On this day 691 years ago in 1326, Hugh Despenser the Elder, earl of Winchester, was hanged in Bristol on the orders of Queen Isabella and her allies including Edward II's half-brothers the earls of Norfolk and Kent and cousin the earl of Leicester (now styling himself earl of Lancaster as well). Despenser was sixty-five years old, born on 1 March 1261, not ninety as stated by the later chronicler Jean Froissart. He was left to hold Bristol after his son Hugh the Younger and Edward II went on to South Wales to try (unsuccessfully) to raise troops, and sent a letter to them on 18 October, the last letter Hugh the Younger would ever receive from his father. Isabella of France and her allies arrived outside Bristol on the same day, and on the 27th the city fell to them. The earl of Winchester was given a show trial during which he was not allowed to speak on the same day, and immediately hanged in his armour on the gallows where common criminals were executed. His head was placed on a spear and sent to Winchester, the town of which he was earl, to be displayed there in public, and supposedly the rest of his body was fed to dogs. Pretty vile even by the standards of the day. A chronicler of Bury St Edmunds claimed that Queen Isabella tried to save Despenser's life, but Bury St Edmunds is on the other side of the country from Bristol and therefore hardly seems like a reliable source, especially as no-one else mentions this tale. Besides, I'm not sure how Isabella's social inferiors would have overridden her wishes in public. Despenser was widely hated in England not only for his association with the regime of his son in the 1320s, but because of his own greed, brutality and corruption, especially in his capacity as justice of the forest.
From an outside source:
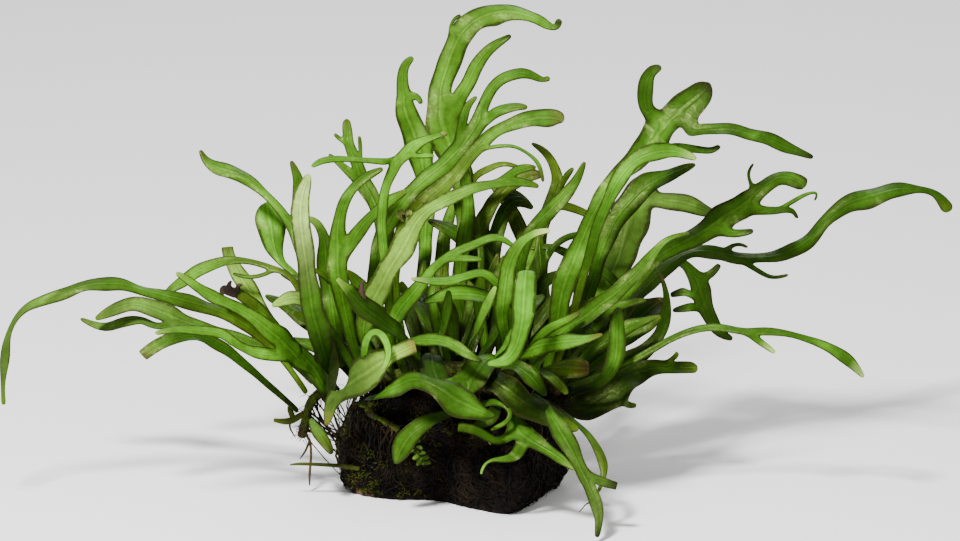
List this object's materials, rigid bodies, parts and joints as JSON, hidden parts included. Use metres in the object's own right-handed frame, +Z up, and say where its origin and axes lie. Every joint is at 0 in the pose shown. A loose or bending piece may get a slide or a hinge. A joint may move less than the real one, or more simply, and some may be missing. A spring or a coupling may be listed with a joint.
{
  "type": "java fern on driftwood",
  "caption": "Aquarium java fern with long, narrow, forked green fronds growing from creeping rhizomes on a dark lump of driftwood.",
  "frame": {"origin": "middle of the flat underside of the driftwood, on the surface it rests on", "axes": "+Z up, +X along the plant's long side to the right as seen from the front, -Y to the front"},
  "size_m": [0.3449, 0.1774, 0.1604],
  "materials": {
    "driftwood": "wet, nearly black bark-brown wood, rough, with one small pale pink-brown bare patch",
    "root_mat": "matt black-brown mat of fine tangled roots",
    "moss": "olive moss tufts, matt",
    "rhizome": "olive-green to brown creeping stem, satin, with dark root hairs",
    "leaf_pale": "pale grey-green satin leaf with fine speckle and thin darker margins",
    "leaf_bright": "bright yellow-green satin leaf",
    "leaf_middle": "mid green satin leaf with dark purplish-brown margins and tips",
    "leaf_dark": "deep green older leaf, satin"
  },
  "bodies": {
    "root": {"driftwood": "driftwood", "rhizome_left": "rhizome", "rhizome_top": "rhizome", "rhizome_back": "rhizome", "rhizome_front": "rhizome", "rhizome_front_right": "rhizome", "frond_tall_pale": "leaf_pale", "frond_left_bright": "leaf_bright", "frond_left_long_arch": "leaf_middle", "frond_left_thin": "leaf_middle", "frond_left_pale_low": "leaf_pale", "frond_left_cut": "leaf_middle", "frond_left_pale_tip": "leaf_pale", "frond_upper_left_hook": "leaf_middle", "frond_upper_left_round": "leaf_middle", "frond_bright_vertical": "leaf_bright", "frond_antler": "leaf_middle", "frond_middle_left": "leaf_middle", "frond_long_pale_arc": "leaf_pale", "frond_second_arc": "leaf_bright", "frond_top_left": "leaf_bright", "frond_top_main": "leaf_middle", "frond_top_right": "leaf_middle", "frond_top_right_low": "leaf_middle", "frond_dark_middle": "leaf_dark", "frond_dark_crossing": "leaf_dark", "frond_dark_vertical": "leaf_dark", "frond_band": "leaf_bright", "frond_light_middle": "leaf_pale", "frond_right_green": "leaf_middle", "frond_brown_tip": "leaf_middle", "frond_bright_drooping": "leaf_bright", "frond_diagonal_dark": "leaf_dark", "frond_bright_left_arch": "leaf_bright", "frond_pale_ragged": "leaf_pale", "frond_front_arch": "leaf_middle", "frond_front_drooping": "leaf_middle", "plantlet": "leaf_middle", "frond_front_star": "leaf_middle", "frond_trailing": "leaf_pale", "frond_right_pale_short": "leaf_pale", "frond_right_brown_ragged": "leaf_dark", "frond_right_striped": "leaf_middle", "frond_right_tall": "leaf_middle", "frond_right_hook": "leaf_bright", "frond_right_second": "leaf_middle", "frond_right_broad": "leaf_pale", "frond_right_forked": "leaf_middle", "frond_far_right": "leaf_dark", "frond_right_drooping": "leaf_dark", "frond_right_low": "leaf_middle", "frond_right_low_broad": "leaf_dark", "frond_right_upright": "leaf_dark", "frond_right_mid_vertical": "leaf_middle", "frond_right_dark_broad": "leaf_dark", "frond_back_left": "leaf_middle", "frond_back_left_low": "leaf_middle", "frond_back_middle": "leaf_middle", "frond_back_right": "leaf_middle", "frond_back_right_low": "leaf_dark"}
  },
  "joints": []
}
Still, if English medieval noblemen were executed merely for being greedy, brutal and corrupt, there wouldn't have been any English medieval noblemen left.
3 comments:
As an Earl, shouldn't Despencer have been beheaded? The aftermath of his execution just sickens me.
Pretty brutal. I wonder did Isabella give any orders how to handle this case.
I like to think that Aymer de Valence was a good egg who displayed astonishing patience in his dealings with Edward, but feel free to put me right!